**Data provided**:
···
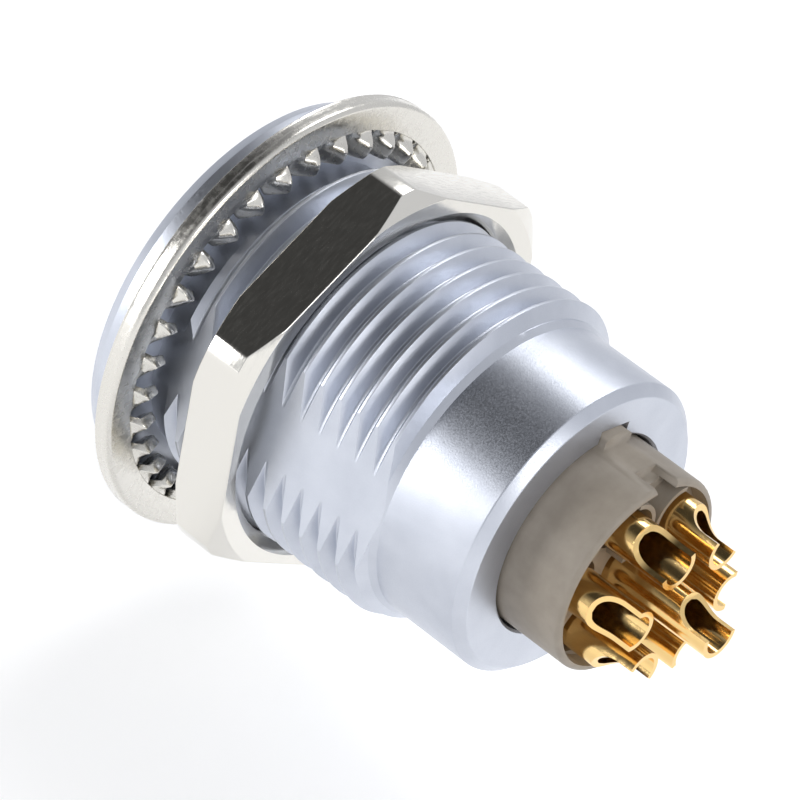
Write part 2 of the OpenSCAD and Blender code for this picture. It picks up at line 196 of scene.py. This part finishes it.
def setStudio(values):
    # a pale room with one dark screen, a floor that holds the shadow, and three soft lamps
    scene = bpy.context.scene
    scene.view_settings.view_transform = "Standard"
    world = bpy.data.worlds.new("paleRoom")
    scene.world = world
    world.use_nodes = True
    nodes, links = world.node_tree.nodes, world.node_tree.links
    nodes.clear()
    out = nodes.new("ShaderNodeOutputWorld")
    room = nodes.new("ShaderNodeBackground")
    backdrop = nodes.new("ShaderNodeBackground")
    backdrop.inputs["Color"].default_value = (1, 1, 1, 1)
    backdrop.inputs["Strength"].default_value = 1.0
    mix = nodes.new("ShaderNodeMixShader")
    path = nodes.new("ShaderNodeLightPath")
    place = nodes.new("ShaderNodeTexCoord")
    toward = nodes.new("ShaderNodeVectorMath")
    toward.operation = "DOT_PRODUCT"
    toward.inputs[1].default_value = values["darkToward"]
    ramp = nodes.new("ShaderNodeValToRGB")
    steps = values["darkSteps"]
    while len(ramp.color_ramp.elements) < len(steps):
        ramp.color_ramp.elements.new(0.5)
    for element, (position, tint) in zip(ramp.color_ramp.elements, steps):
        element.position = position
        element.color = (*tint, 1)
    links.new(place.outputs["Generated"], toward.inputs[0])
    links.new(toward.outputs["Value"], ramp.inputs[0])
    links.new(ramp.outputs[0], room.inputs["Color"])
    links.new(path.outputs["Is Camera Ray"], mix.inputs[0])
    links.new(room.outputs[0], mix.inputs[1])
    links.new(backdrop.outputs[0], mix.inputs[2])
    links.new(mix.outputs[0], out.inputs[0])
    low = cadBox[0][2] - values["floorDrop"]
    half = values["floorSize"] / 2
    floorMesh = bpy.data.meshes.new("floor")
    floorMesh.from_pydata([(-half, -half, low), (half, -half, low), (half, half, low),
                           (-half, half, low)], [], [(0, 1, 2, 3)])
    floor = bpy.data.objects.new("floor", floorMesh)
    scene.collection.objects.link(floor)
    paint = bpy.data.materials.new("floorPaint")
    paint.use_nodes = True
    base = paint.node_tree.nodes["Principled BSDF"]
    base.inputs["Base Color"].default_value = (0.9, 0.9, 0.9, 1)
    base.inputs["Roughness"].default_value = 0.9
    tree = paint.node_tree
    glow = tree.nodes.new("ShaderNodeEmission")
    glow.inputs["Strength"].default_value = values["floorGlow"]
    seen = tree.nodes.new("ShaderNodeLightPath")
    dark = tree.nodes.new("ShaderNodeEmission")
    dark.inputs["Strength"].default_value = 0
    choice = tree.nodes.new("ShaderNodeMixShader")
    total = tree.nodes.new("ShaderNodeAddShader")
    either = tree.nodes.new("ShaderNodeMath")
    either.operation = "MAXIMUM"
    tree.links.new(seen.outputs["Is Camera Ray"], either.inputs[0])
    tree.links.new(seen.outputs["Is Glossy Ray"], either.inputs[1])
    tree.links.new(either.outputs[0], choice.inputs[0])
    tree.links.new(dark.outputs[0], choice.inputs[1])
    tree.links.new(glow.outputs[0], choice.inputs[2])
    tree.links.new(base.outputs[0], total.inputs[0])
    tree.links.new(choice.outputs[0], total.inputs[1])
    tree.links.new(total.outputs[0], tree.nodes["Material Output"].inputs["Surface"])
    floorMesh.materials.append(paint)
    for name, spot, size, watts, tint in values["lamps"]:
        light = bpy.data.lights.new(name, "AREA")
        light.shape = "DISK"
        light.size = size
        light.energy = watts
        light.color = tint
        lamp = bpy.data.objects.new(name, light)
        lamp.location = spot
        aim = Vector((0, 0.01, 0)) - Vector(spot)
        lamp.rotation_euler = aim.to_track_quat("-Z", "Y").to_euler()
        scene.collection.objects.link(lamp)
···
**Problem**: Each line of the material should be duplicated exactly, please.

**Full answer**:
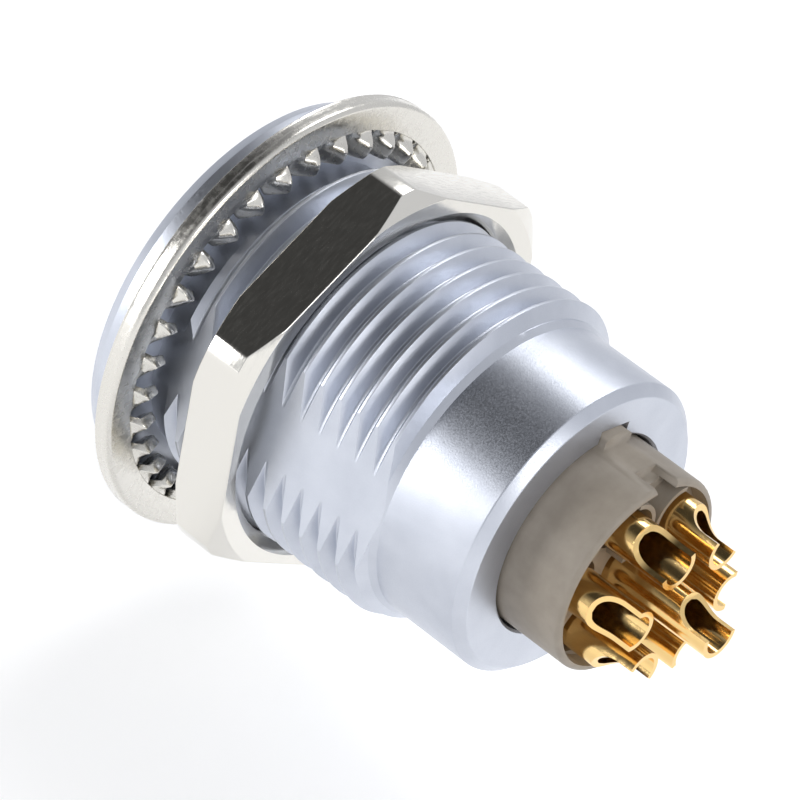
Write part 2 of the OpenSCAD and Blender code for this picture. It picks up at line 196 of scene.py. This part finishes it.
def setStudio(values):
    # a pale room with one dark screen, a floor that holds the shadow, and three soft lamps
    scene = bpy.context.scene
    scene.view_settings.view_transform = "Standard"
    world = bpy.data.worlds.new("paleRoom")
    scene.world = world
    world.use_nodes = True
    nodes, links = world.node_tree.nodes, world.node_tree.links
    nodes.clear()
    out = nodes.new("ShaderNodeOutputWorld")
    room = nodes.new("ShaderNodeBackground")
    backdrop = nodes.new("ShaderNodeBackground")
    backdrop.inputs["Color"].default_value = (1, 1, 1, 1)
    backdrop.inputs["Strength"].default_value = 1.0
    mix = nodes.new("ShaderNodeMixShader")
    path = nodes.new("ShaderNodeLightPath")
    place = nodes.new("ShaderNodeTexCoord")
    toward = nodes.new("ShaderNodeVectorMath")
    toward.operation = "DOT_PRODUCT"
    toward.inputs[1].default_value = values["darkToward"]
    ramp = nodes.new("ShaderNodeValToRGB")
    steps = values["darkSteps"]
    while len(ramp.color_ramp.elements) < len(steps):
        ramp.color_ramp.elements.new(0.5)
    for element, (position, tint) in zip(ramp.color_ramp.elements, steps):
        element.position = position
        element.color = (*tint, 1)
    links.new(place.outputs["Generated"], toward.inputs[0])
    links.new(toward.outputs["Value"], ramp.inputs[0])
    links.new(ramp.outputs[0], room.inputs["Color"])
    links.new(path.outputs["Is Camera Ray"], mix.inputs[0])
    links.new(room.outputs[0], mix.inputs[1])
    links.new(backdrop.outputs[0], mix.inputs[2])
    links.new(mix.outputs[0], out.inputs[0])
    low = cadBox[0][2] - values["floorDrop"]
    half = values["floorSize"] / 2
    floorMesh = bpy.data.meshes.new("floor")
    floorMesh.from_pydata([(-half, -half, low), (half, -half, low), (half, half, low),
                           (-half, half, low)], [], [(0, 1, 2, 3)])
    floor = bpy.data.objects.new("floor", floorMesh)
    scene.collection.objects.link(floor)
    paint = bpy.data.materials.new("floorPaint")
    paint.use_nodes = True
    base = paint.node_tree.nodes["Principled BSDF"]
    base.inputs["Base Color"].default_value = (0.9, 0.9, 0.9, 1)
    base.inputs["Roughness"].default_value = 0.9
    tree = paint.node_tree
    glow = tree.nodes.new("ShaderNodeEmission")
    glow.inputs["Strength"].default_value = values["floorGlow"]
    seen = tree.nodes.new("ShaderNodeLightPath")
    dark = tree.nodes.new("ShaderNodeEmission")
    dark.inputs["Strength"].default_value = 0
    choice = tree.nodes.new("ShaderNodeMixShader")
    total = tree.nodes.new("ShaderNodeAddShader")
    either = tree.nodes.new("ShaderNodeMath")
    either.operation = "MAXIMUM"
    tree.links.new(seen.outputs["Is Camera Ray"], either.inputs[0])
    tree.links.new(seen.outputs["Is Glossy Ray"], either.inputs[1])
    tree.links.new(either.outputs[0], choice.inputs[0])
    tree.links.new(dark.outputs[0], choice.inputs[1])
    tree.links.new(glow.outputs[0], choice.inputs[2])
    tree.links.new(base.outputs[0], total.inputs[0])
    tree.links.new(choice.outputs[0], total.inputs[1])
    tree.links.new(total.outputs[0], tree.nodes["Material Output"].inputs["Surface"])
    floorMesh.materials.append(paint)
    for name, spot, size, watts, tint in values["lamps"]:
        light = bpy.data.lights.new(name, "AREA")
        light.shape = "DISK"
        light.size = size
        light.energy = watts
        light.color = tint
        lamp = bpy.data.objects.new(name, light)
        lamp.location = spot
        aim = Vector((0, 0.01, 0)) - Vector(spot)
        lamp.rotation_euler = aim.to_track_quat("-Z", "Y").to_euler()
        scene.collection.objects.link(lamp)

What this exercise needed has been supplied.